On March 31st we finally got our very own farm! Here's what's gone down so far... 😄
The above photo is the first that was taken when we moved in. It was a misty and cool morning when we arrived on our farm, set in the beautiful agricultural belt of Nova Scotia known as the Annapolis Valley.
The #chickenbitchez survived the move. It wasn't a small undertaking getting all 30 of them here, but we made it. They have more land than ever to free range for treats. The bonus is that I rarely step in chicken poop anymore (or find it on my deck), I may have to stop calling them that name soon...
As you can see the farm came with a small chicken coop and a pretty big barn. First thing Brendan did was expand the chicken coop and build 6 new doors for the barn.
An addition was then built onto the original chicken coop, also their run was made bigger too, B used old cattle fencing and we put net on the top. The chickens free range after they are done laying their eggs, but to prevent Easter Egg Hunts we keep them penned during laying time.
We've definitely had some drama with the whole turkey thing, I could have blogged daily about it but too damn busy on the farm! We experienced hatching eggs in an incubator and having all of the babies die one after the other, days after hatching. We then bought 14 one week old turkey poults which now only 6 are remaining.
What we learned: Turkeys are finicky and fragile and soooooo not like chickens.
Chickens are badass, tough ass mutherfuckers compared to turkeys. That's probably why they tell you to eat chicken soup when you are sick and not turkey soup.

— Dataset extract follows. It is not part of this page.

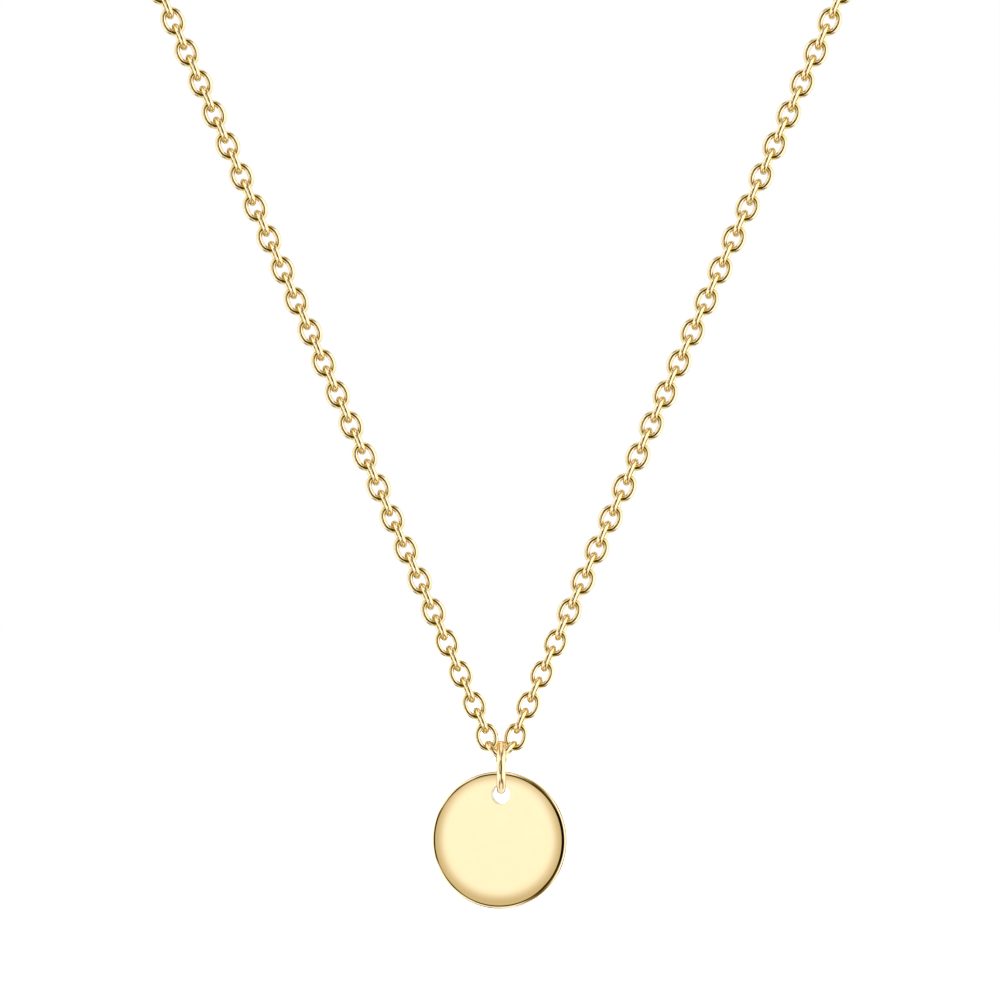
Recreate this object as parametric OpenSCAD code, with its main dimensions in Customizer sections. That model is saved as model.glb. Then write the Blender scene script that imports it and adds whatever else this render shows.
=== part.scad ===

Anyways, these remaining 6 seem really healthy and hardy. We haven't had a turkey die for 2 weeks, so fingers crossed!!
The Need for an LGD
Introducing Freedom (Great Pyrenees/Sarplaninac cross) 😊
About a month after we got here we began to notice a few chickens gone missing...sure enough one day I look out the window and see the happiest fucking FOX I've ever seen in my life trotting around the yard with a shit eating grin, deciding what kind of chicken he wanted for lunch that day.
With the chickens roaming so far it was hard to keep them from being eaten (I tried penning them full time but it breaks my heart) and no farm survives long without a good dog to watch over the livestock and chase away predators. Also she's an amazing outdoor alarm system for human intruders as well.
We haven't lost a chicken or turkey to a predator since we got Freedom! She was 9 months old when we bought her (yes she came with the name), and has put the chase on the fox multiple times.
She sleeps in the barn with the turkeys, which is a big comfort because the barn has drainage pipes that I feared mink could easily get into. Also she keeps rats and mice at bay as well so they don't eat the feed.
We have her tethered on a 150 foot line where she protects the flocks from any intruders from the back 30. She goes on 3 "boundary walks" a day where we take her along the perimeter of the area we want her to guard.
We plan on fencing in the front 4 acres and allowing her to fully range in it, it's tricky because she's really good at digging, and her breed is known for roaming so we need to put in quite a crazy fence for her. A project for next year.
Level 6 Gardener and #GrowFoodNotLawns Guru to Level 0 farmer was quite a big Change!
For one, what do you do when most of your land is young trees and cow pasture?
You get a Massey Ferguson!
I'm sure we will write a song one day about selling our truck to buy a tractor and the various implements to do the heavy work required to change pasture into farmland.
Oh and you get to look so cool doing it 😄
First you plough, then you leave it to dry out for about a week. Next you disc harrow over what you have ploughed. After that you use a spring tooth harrow to pull up rocks and sod. And after thaaaat it's all manual labour because we don't have the implement that removes all the rock and sod. Another thing on next year's list.
After all of the tractor work and weeks of raking and pulling out rocks and sod, we ended up with a 1/2 acre main garden, with 1/4 acre of cucumbers (and failed corn) in a separate space and 1/8 acre of potatoes way in the back of the acreage. Not bad for first year!
In total we have 70 tomato plants (cherry, scotian, moneymaker), 100 cucumber (pickling and long english), 100 strawberry, 200 bean and peas, succession planted of course. We also have a tonne of kale, lettuces, beets, cabbage, bok choy, asparagus, raspberries, squashes, corn, radishes, potatoes, and 8 fruit trees which went in, in May.
Right away we did the most important investment, fruit trees. This year we planted 2 apple, 2 peach, 2 pear and 2 cherry trees. We also planted raspberries, strawberries and asparagus. Gotta get those perennials going immediately!
The vision for this 1/2 acre plot is to be a perennial orchard and we will keep moving the vegetables further back on the property.
An added bonus:
A gentleman keeps bees on the back of our land, he pays us 24 jars of honey a year for rent. Soooo Sweeeeet!!
I have so much I want to share...feelings galore! It's busy here, and at the same time really relaxed and peaceful...I find myself not opening my computer for days at a time.
Well, I must get back to the weeding lol.
I appreciate anyone who made it through this 4-months-packed-in-one post!